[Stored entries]
• • • • •
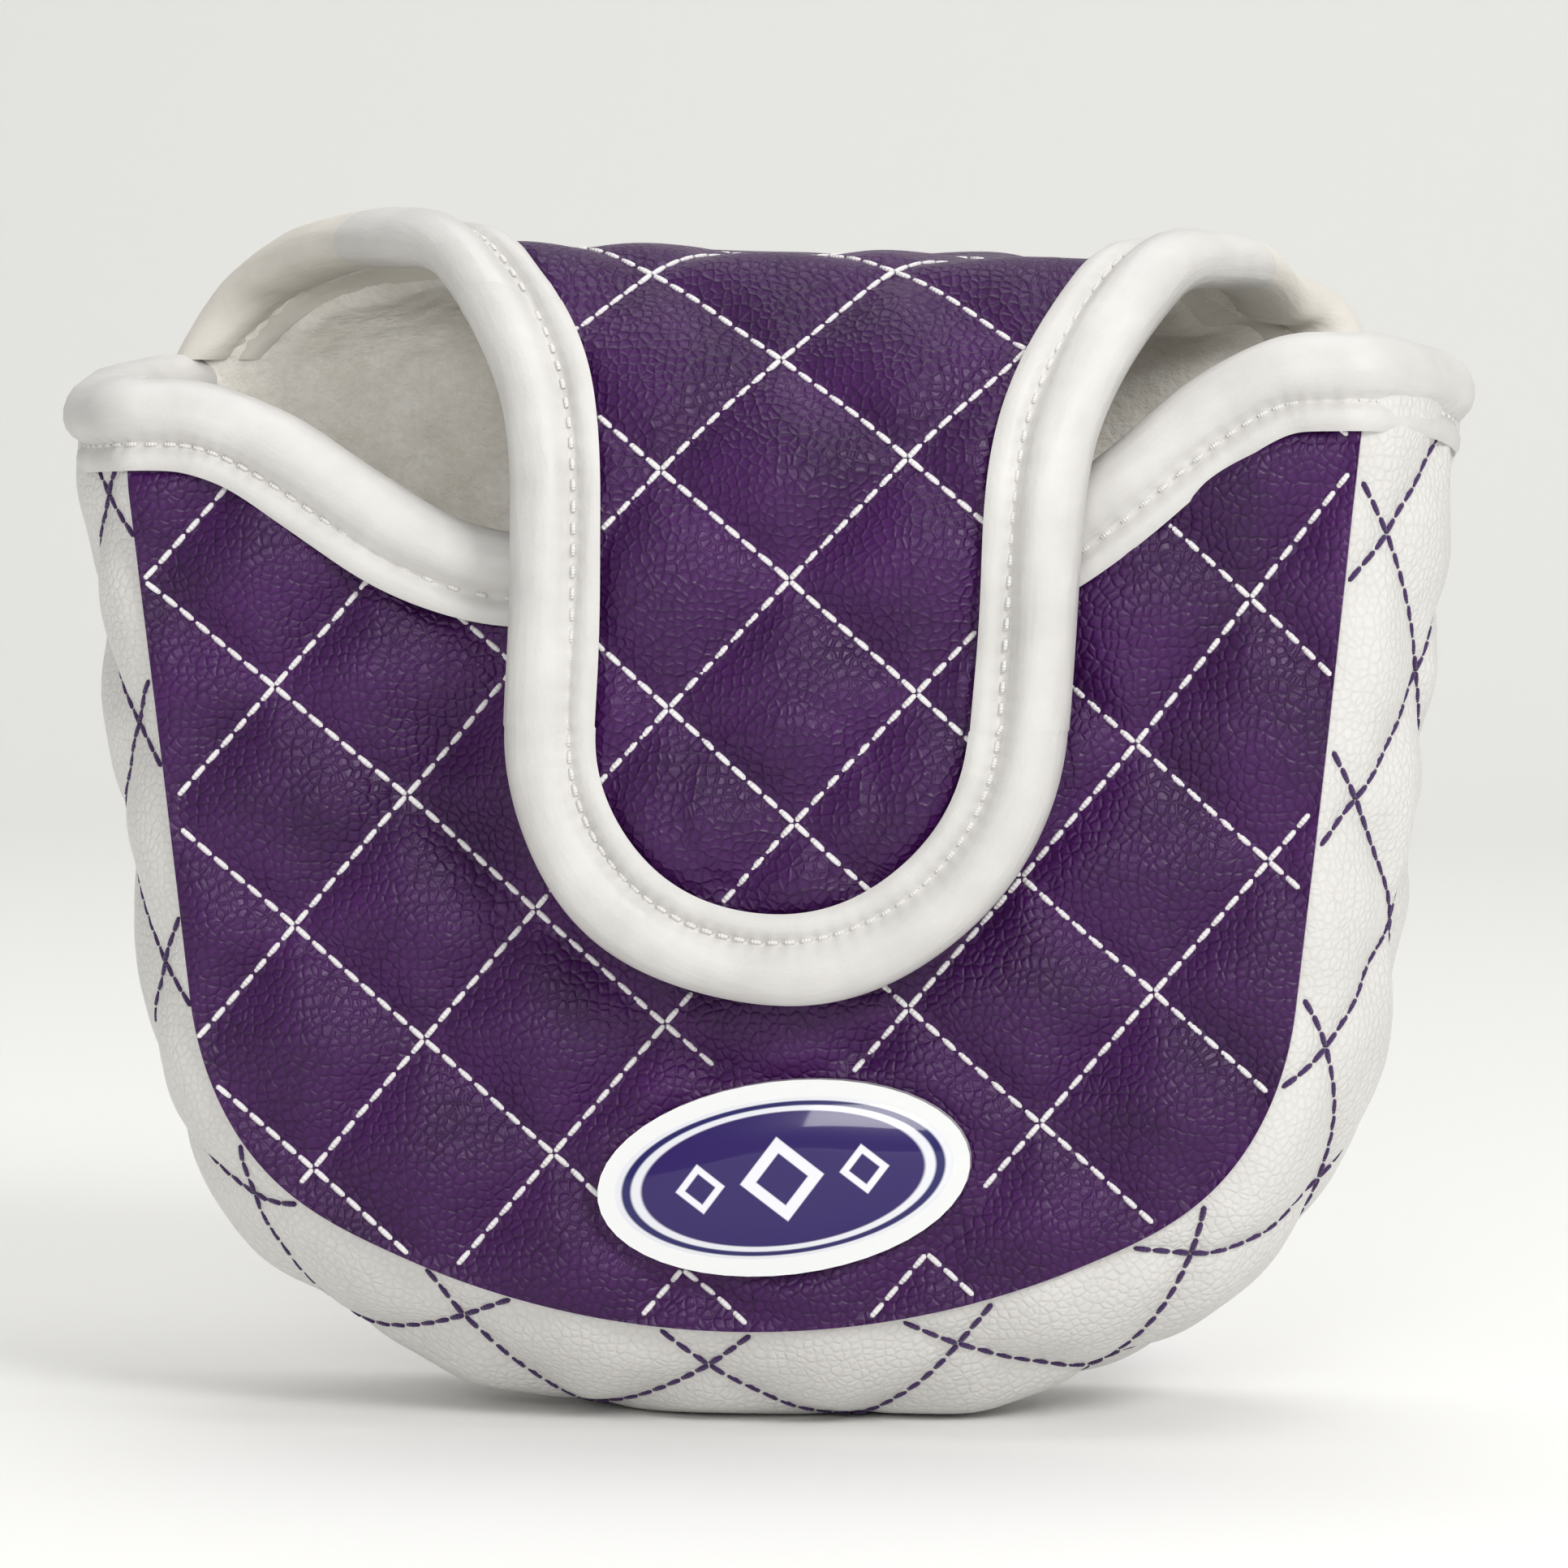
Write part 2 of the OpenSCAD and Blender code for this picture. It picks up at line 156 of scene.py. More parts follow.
def soft_box(name, place, size, watts, aim=(0, 0, 0.07)):
    """A rectangular light at a place, turned to face aim."""
    light = bpy.data.lights.new(name, "AREA")
    light.shape = "RECTANGLE"
    light.size, light.size_y = size
    light.energy = watts
    lamp = bpy.data.objects.new(name, light)
    lamp.location = place
    lamp.rotation_euler = (Vector(aim) - Vector(place)).to_track_quat("-Z", "Y").to_euler()
    bpy.context.scene.collection.objects.link(lamp)


soft_box("right_soft_box", (0.85, -1.05, 0.85), (0.40, 0.40), 11.5)
soft_box("front_soft_box", (0.0, -1.35, 0.42), (0.35, 0.35), 4.0)
soft_box("overhead_soft_box", (0.1, 0.1, 1.1), (1.2, 0.6), 4.6)
world = bpy.data.worlds.new("studio")
world.use_nodes = True
sky = world.node_tree
upward = node(sky, "SeparateXYZ", Vector=node(sky, "TexCoord").outputs["Generated"]).outputs["Z"]
strength = node(sky, "MapRange", Value=upward, From_Min=-0.2, From_Max=0.9, To_Min=0.33, To_Max=0.62)
background = sky.nodes["Background"]
background.inputs["Color"].default_value = linear("fbfaf8")
sky.links.new(strength.outputs["Result"], background.inputs["Strength"])
bpy.context.scene.world = world

# ---------------------------------------------------------------- Front panel
# Purple pebbled leatherette over foam, quilted through in diamonds with white
# thread. Its lower edge is sewn to the gusset and its top edge is bound.

half_depth = 22.0 * MM
shoulder = 111.0 * MM             # height of the gusset's top edge
half_width = 65.0 * MM            # at that height
bottom_radius, corner_radius = 90.0 * MM, 39.0 * MM
flare = radians(6.5)              # outward lean of the sides
bulge = 8.5 * MM                  # gusset past the seams
foot_lift = 1.5 * MM              # taken off where the gusset is pressed flat
bottom_centre = bulge - foot_lift + bottom_radius

# The seam's corner arc touches the bottom arc and the leaning side.
corner_offset = (half_width * cos(flare) - shoulder * sin(flare) - corner_radius) / cos(flare)
half_b = corner_offset * tan(flare) - bottom_centre
square_term = corner_offset ** 2 + bottom_centre ** 2 - (bottom_radius - corner_radius) ** 2
corner_z = (-half_b - sqrt(half_b ** 2 - (1 + tan(flare) ** 2) * square_term)) / (1 + tan(flare) ** 2)
corner_x = corner_offset + tan(flare) * corner_z
turn_bottom = atan2(corner_x, bottom_centre - corner_z)
turn_side = pi / 2 - flare
seam_bottom_end = bottom_radius * turn_bottom
seam_corner_end = seam_bottom_end + corner_radius * (turn_side - turn_bottom)
seam_end = seam_corner_end + (shoulder - corner_z + corner_radius * cos(turn_side)) / cos(flare)


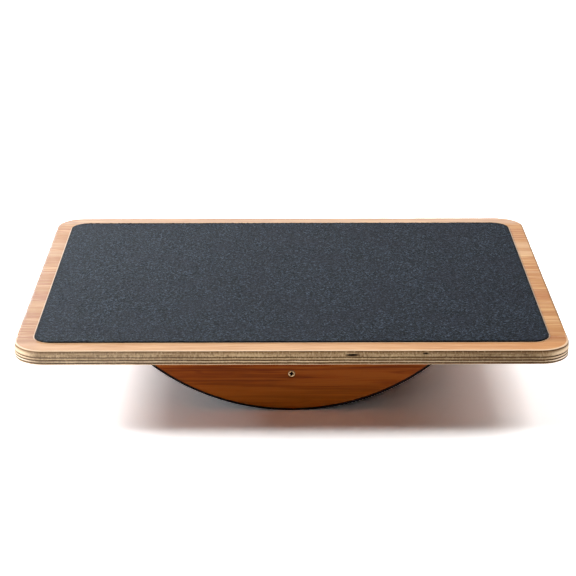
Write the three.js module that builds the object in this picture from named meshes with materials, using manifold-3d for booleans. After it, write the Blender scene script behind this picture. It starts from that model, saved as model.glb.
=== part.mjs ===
// A rocker balance board, in millimetres: a rectangular plywood deck with a grit sheet on top, screwed down
// on a hollow half-round rocker that is faced with thin rubber. The whole board tips on the rocker's arc.
// +X runs along the deck and is the way it tips, +Y runs to the rear long edge and +Z is up.
// The origin is on the floor, under the middle of the rocker.
import * as THREE from "three";
import { mergeVertices } from "three/addons/utils/BufferGeometryUtils.js";
import Module from "manifold-3d";

const wasm = await Module();
wasm.setup();

// Driving dimensions
const DECK = { length: 445, depth: 343, thickness: 12, topHeight: 71, cornerRadius: 25 };
const PLIES = { faceVeneer: 0.6, core: [2.45, 2.45, 2.45, 2.45, 1.1], backVeneer: 0.5 }; // from the top down
const GRIP = { sideMargin: 15, longMargin: 18, thickness: 1, cornerRadius: 15 };
const ROCKER = { radius: 183, width: 253, rubber: 1.5, skin: 3.2, endPlate: 15, rib: 12, spine: 18 };
const EDGE_BLOCK_START = 108; // how far from the middle the glue blocks under the deck begin
const DECK_SCREW = { length: 35, shank: 3.5, head: 7 };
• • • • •
[WHAT YOU SHOULD DO] The lines to quote run from the one containing "Write the three.js" to the one containing "wasm.setup();". Quote them exactly, with both of those lines, and nothing else.

[IN RESPONSE]
Write the three.js module that builds the object in this picture from named meshes with materials, using manifold-3d for booleans. After it, write the Blender scene script behind this picture. It starts from that model, saved as model.glb.
=== part.mjs ===
// A rocker balance board, in millimetres: a rectangular plywood deck with a grit sheet on top, screwed down
// on a hollow half-round rocker that is faced with thin rubber. The whole board tips on the rocker's arc.
// +X runs along the deck and is the way it tips, +Y runs to the rear long edge and +Z is up.
// The origin is on the floor, under the middle of the rocker.
import * as THREE from "three";
import { mergeVertices } from "three/addons/utils/BufferGeometryUtils.js";
import Module from "manifold-3d";

const wasm = await Module();
wasm.setup();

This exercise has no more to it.